We pull into the street and the apartment building is right there. (It’s barely a street.) We laugh at our success and he humps my heavy suitcase up two flights of stairs. I’m tired and shaky and can’t get the lockbox to work. He does it for me. I can’t get the key to work. He does it for me. We hustle my bags in and I tip him well. The suitcase would have done me in.
The place is cute, exactly as pictured and… freezing. A window in the bathroom had blown open and all the cold air has settled in. There’s a heater in the bathroom. I pull the cord; it doesn’t work. I look for a thermostat. (So American of me, I know.) Nothing. I message the owner, asking if there’s heat. He tells me there’s a heater in the bathroom (thanks, bub) and a space heater in the closet. I pull it out and it becomes my best friend. But I can’t get warm. I shiver and shiver. I hate the cold.
I am tired, cold, hungry, and scared. I have some leftover airline food but no means of getting a meal tonight. I open my cases — everything is intact. I explore the apartment, find the refrigerator (in the storage unit in the hall) and the microwave (in the cabinet under the stove). There are teabags in a bottom drawer. I pull out the electric kettle to boil water. It has a six inch cord. Every plug in the place is at least eight inches above a flat surface. Fun. I boil a cup of water in the microwave and pour that into a second cup with the tea bag. I realize that I will be cooking for the next two months the same way I cooked in a college dorm room. Unfortunately, there’s no vending machine filled with M&Ms and Suzy Qs on the next floor.

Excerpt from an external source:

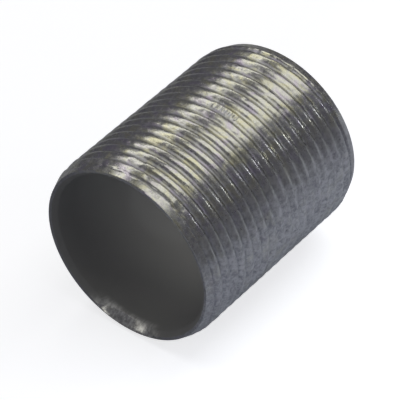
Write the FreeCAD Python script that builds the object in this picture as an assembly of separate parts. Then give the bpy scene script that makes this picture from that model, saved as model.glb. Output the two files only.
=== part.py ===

I have tea. I munch on a fig bar and some almonds. I go online and let people know I am arrived and safe. I find my fuzzy socks. It will all get sorted in the morning. The TV stand has little cubbies, one with a few books. The only one in English is The Casual Vacancy by JK Rowling. Jackpot! I climb into bed in pajama bottoms and a shirt and my sweatshirt and my fuzzy socks because-did I mention it’s fecking freezing? I start drifting off so I make sure the space heater is off before I settle in for the night. Shouldn’t burn the place down on the first night. Pretty sure that’s bad manners.
I wake up every hour for the first three hours, with leg and foot cramps, shivering with cold. Then I go down for the count. Five hours of solid sleep.
Everything does look better in the morning, but it’s still bloody cold. I open the blackout curtains and the sun streams in, helping to warm the place. Mr. Space Heater is cranking. Unless it is directly facing you, it doesn’t seem to do much so I keep it in front of me, not more than three feet away, not caring if that gives me wuss status. I’ve got nothing to prove.
I make more tea and come to terms with the fact that I need to take a shower, even if the bathroom feels like Iceland. I’ll skip washing my hair, since I have no shampoo. Today I will explore the neighborhood and try to find a grocery store to get supplies. That is my entire agenda. I am keeping my to-do list intentionally short this month. One day, one thing.
But I did it! I am here. I have a roof over my head. I have my stuff. I won’t freeze to death — probably. I’m good with that.